The best literary fiction that combines nature writing with an epic story and memorable characters

Why am I passionate about this?

I'm a nature writer and poet who lives, writes, and tends his modest grapevines on a small farm in the highlands of northern Michigan. My study and my work delves into the mysterious connections between all living things. I've sailed the world's lakes and oceans and lived on the land from Alaska to California to the Caribbean. The natural world cannot just be described but must be experienced – all the writers on my list have taken this approach – as I've followed the lead of these great writers but in my own unique way. I would enjoy a day on a secluded river with each of them in search of the elusive brook trout.


I wrote...

Gentle Spirits

By Thomas Ford Conlan,

Book cover of Gentle Spirits

What is my book about?

Gentle Spirits follows Samuel and Angelique through nature in many forms while they navigate the challenges of growing into an adult world full of uncertainty.

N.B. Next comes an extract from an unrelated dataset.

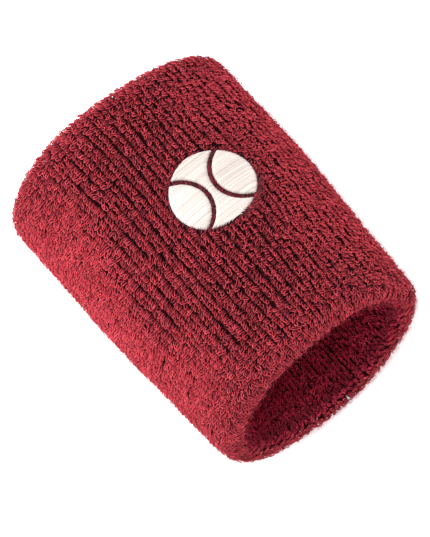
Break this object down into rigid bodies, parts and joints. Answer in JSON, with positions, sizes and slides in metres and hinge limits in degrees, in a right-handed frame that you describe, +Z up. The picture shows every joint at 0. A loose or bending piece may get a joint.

Journey with Samuel and Angelique and experience the grace of dolphins and wild horses on Cumberland Island; birds, dogs, butterflies, brook trout, and grapevines in Northern Michigan; trout-fishing in Spearfish Canyon; dogs and sheep on a Montana ranch; breathtaking duck migrations in the Canadian Provinces - and a deeper meaning in the aura of a mountain in the Black Hills. With each step, our intrepid pair search for meaning in the great circle of life, finally understanding that as long as a soul remains in memory, a spirit never dies.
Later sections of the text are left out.